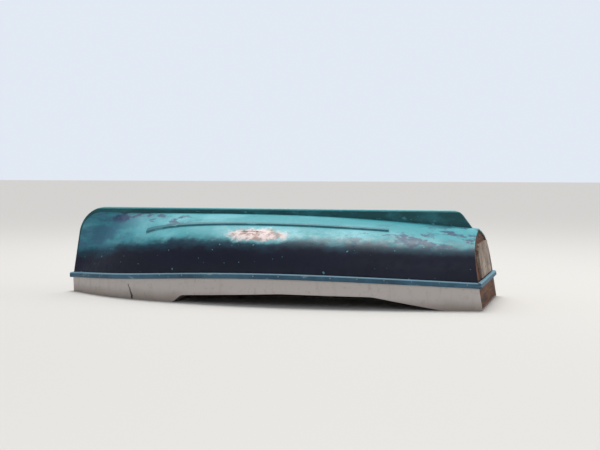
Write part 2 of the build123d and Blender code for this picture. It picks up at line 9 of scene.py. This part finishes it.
import bmesh
import bpy
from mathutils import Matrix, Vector


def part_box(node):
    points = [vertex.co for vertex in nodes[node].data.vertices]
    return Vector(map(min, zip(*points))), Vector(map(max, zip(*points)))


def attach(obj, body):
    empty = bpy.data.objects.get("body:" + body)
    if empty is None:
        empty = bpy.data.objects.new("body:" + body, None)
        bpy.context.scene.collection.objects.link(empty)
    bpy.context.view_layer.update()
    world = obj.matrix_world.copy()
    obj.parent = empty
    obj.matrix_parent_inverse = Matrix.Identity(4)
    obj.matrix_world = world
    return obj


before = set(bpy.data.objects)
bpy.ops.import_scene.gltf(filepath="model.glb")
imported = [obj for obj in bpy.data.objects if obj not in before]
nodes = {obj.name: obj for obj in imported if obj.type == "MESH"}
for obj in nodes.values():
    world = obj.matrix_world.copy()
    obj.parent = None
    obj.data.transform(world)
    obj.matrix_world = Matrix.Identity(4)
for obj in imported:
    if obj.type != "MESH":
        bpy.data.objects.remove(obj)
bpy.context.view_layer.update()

SMOOTH_ANGLE = math.radians(32)

# Camera, off the starboard quarter and a little above the keel
CAMERA_AT = (2.820, -9.482, 1.1401)
CAMERA_TURN = 15.157            # degrees left of straight ahead
CAMERA_DOWN = 3.062
CAMERA_LENS = 69.67
CAMERA_SENSOR = 36.0
CAMERA_FAR = 400.0

# Colours as seen, 0 to 255
TURQUOISE = (66, 160, 170)
TURQUOISE_PALE = (110, 188, 198)
TEAL = (30, 106, 120)
TEAL_DARK = (20, 66, 84)
SLATE = (72, 98, 134)
NAVY = (5, 11, 36)
NAVY_WORN = (24, 35, 62)
BARE = (240, 222, 218)
BARE_EDGE = (176, 150, 142)
CRACK_RED = (128, 66, 60)
# Painted shade: the keel's turquoise darkened to dark teal, standing for its shaded sides
KEEL_SHADED_TEAL = (6, 80, 84)
# Painted highlight along the keel's top edge
KEEL_EDGE_HIGHLIGHT = (104, 190, 194)
RAIL = (62, 104, 126)
RAIL_SHADE = (44, 78, 98)
# Painted highlight on the rub rail's upward faces
RAIL_TOP_HIGHLIGHT = (134, 176, 194)
RAIL_SCUFF = (150, 170, 178)
GELCOAT = (200, 191, 186)
GELCOAT_DIRT = (150, 134, 120)
GELCOAT_STAIN = (168, 150, 134)
CRACK_DARK = (34, 28, 26)
INSIDE = (176, 186, 186)
INSIDE_DIRT = (112, 112, 104)
PLY = (120, 78, 52)
PLY_DARK = (58, 40, 32)
PLY_RED = (142, 76, 50)
PLY_TOP_DARK = (52, 48, 50)
BOARD = (170, 152, 138)
BOARD_DARK = (92, 78, 68)
BOARD_LIGHT = (204, 190, 174)
SEAT = (136, 92, 56)
SEAT_DARK = (86, 54, 32)
FLOOR_WOOD = (132, 112, 92)
FLOOR_DARK = (84, 68, 54)
ZINC = (150, 153, 156)
ZINC_DARK = (104, 106, 108)
BRASS = (150, 118, 62)
BRASS_DARK = (86, 74, 44)
STAGE = (214, 212, 208)

SPECULAR = 0.35

# Heights of the line between the two bottom paints, and the stretches of X where it changes
PAINT_LINE = 0.500
PAINT_LINE_BOW = 0.345
PAINT_LINE_BOW_STRETCH = (-1.85, -0.60)
PAINT_LINE_STERN_DROP = -0.035
PAINT_LINE_STERN_STRETCH = (0.9, 1.8)
BOW_FADE_STRETCH = (-1.50, -0.75)

# Navy blotches beside the keel at the bow and on the quarters: middle, half and fade, or a stretch
KEEL_BLOTCH_X = (-1.05, 0.32, 0.25)
KEEL_BLOTCH_STRETCH = (0.600, 0.645)
QUARTER_BLOTCH_STRETCH = (0.55, 1.0)
QUARTER_BLOTCH_Z = (0.535, 0.05, 0.07)

# Bare patch on the starboard turn of the bilge, and the splits in it
PATCH_X = 0.04
PATCH_Z = 0.562
PATCH_HALF_LENGTH = 0.25
PATCH_HALF_HEIGHT = 0.046
SPLIT_X = -0.01
SPLIT_HALF_LENGTH = 0.07
SPLIT_FADE = 0.06
SPLIT_HEIGHTS = (0.585, 0.570)

# Stretches of height on the keel
KEEL_NAVY_STRETCH = (0.30, 0.46)
# Painted highlight along the keel's top edge, from and to height
KEEL_HIGHLIGHT_STRETCH = (0.737, 0.746)

# Cracks in the starboard bow of the deck moulding
CRACK_LEAN = 0.30
CRACK_Y_STRETCH = (-0.50, -0.46)
# Columns: place along the boat at the ground, half width, from and to height, weight
CRACKS = [
    (-1.075, 0.0045, 0.008, 0.125, 1.0),
    (-1.066, 0.0025, 0.004, 0.060, 0.8),
    (-1.125, 0.0012, 0.004, 0.060, 0.6),
    (-1.180, 0.0014, 0.010, 0.050, 0.6),
    (-0.930, 0.0010, 0.020, 0.065, 0.4),
]

# Fittings; a head is its radius and its height
RAIL_SCREWS = 17
RAIL_SCREW_FIRST = -1.62
RAIL_SCREW_PITCH = 0.21
RAIL_SCREW_HEAD = (0.0055, 0.0022)
RAIL_HIGHEST = 0.244            # middle of the rub rail above the ground, at its highest
RAIL_HIGHEST_SHARE = 0.60       # where along the rail that is
RAIL_FALL = 0.27                # how much it falls, times the square of the share from there
TRANSOM_BOLT_HEAD = (0.011, 0.005)
# Columns: across the boat, height
TRANSOM_BOLTS = [
    (-0.25, 0.29),
    (-0.25, 0.40),
    (0.0, 0.30),
    (0.0, 0.43),
    (0.30, 0.30),
    (0.30, 0.44),
]
SOCKET_SCREW_HEAD = (0.005, 0.002)
SOCKET_SCREW_INSET = 0.012
NAIL_HEAD = (0.004, 0.0012)
NAIL_INSET = 0.02
NAIL_SIDES = 10
HEAD_SIDES = 14
HEAD_RINGS = 4
HEAD_SUNK = 0.001
OUTSIDE = 3.0                   # past every side of the boat, where rays start
UNDER = -0.5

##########

- **PROBLEM DETAILS**: What is needed is an exact copy of the lines from the start of the listing through the line where "obj.matrix_world = world" sits, please, both end lines included and nothing more.

- **FULL SOLUTION**:
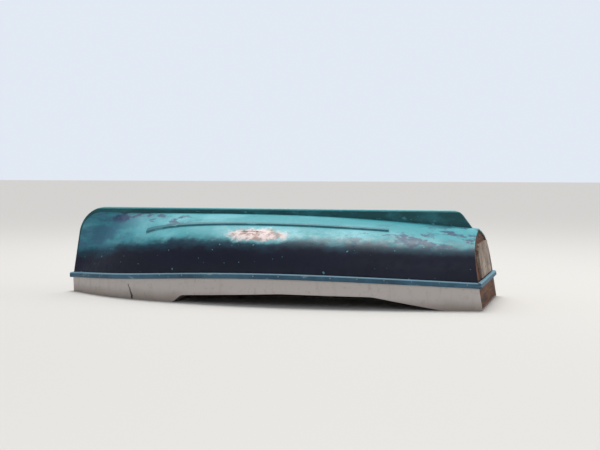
Write part 2 of the build123d and Blender code for this picture. It picks up at line 9 of scene.py. This part finishes it.
import bmesh
import bpy
from mathutils import Matrix, Vector


def part_box(node):
    points = [vertex.co for vertex in nodes[node].data.vertices]
    return Vector(map(min, zip(*points))), Vector(map(max, zip(*points)))


def attach(obj, body):
    empty = bpy.data.objects.get("body:" + body)
    if empty is None:
        empty = bpy.data.objects.new("body:" + body, None)
        bpy.context.scene.collection.objects.link(empty)
    bpy.context.view_layer.update()
    world = obj.matrix_world.copy()
    obj.parent = empty
    obj.matrix_parent_inverse = Matrix.Identity(4)
    obj.matrix_world = world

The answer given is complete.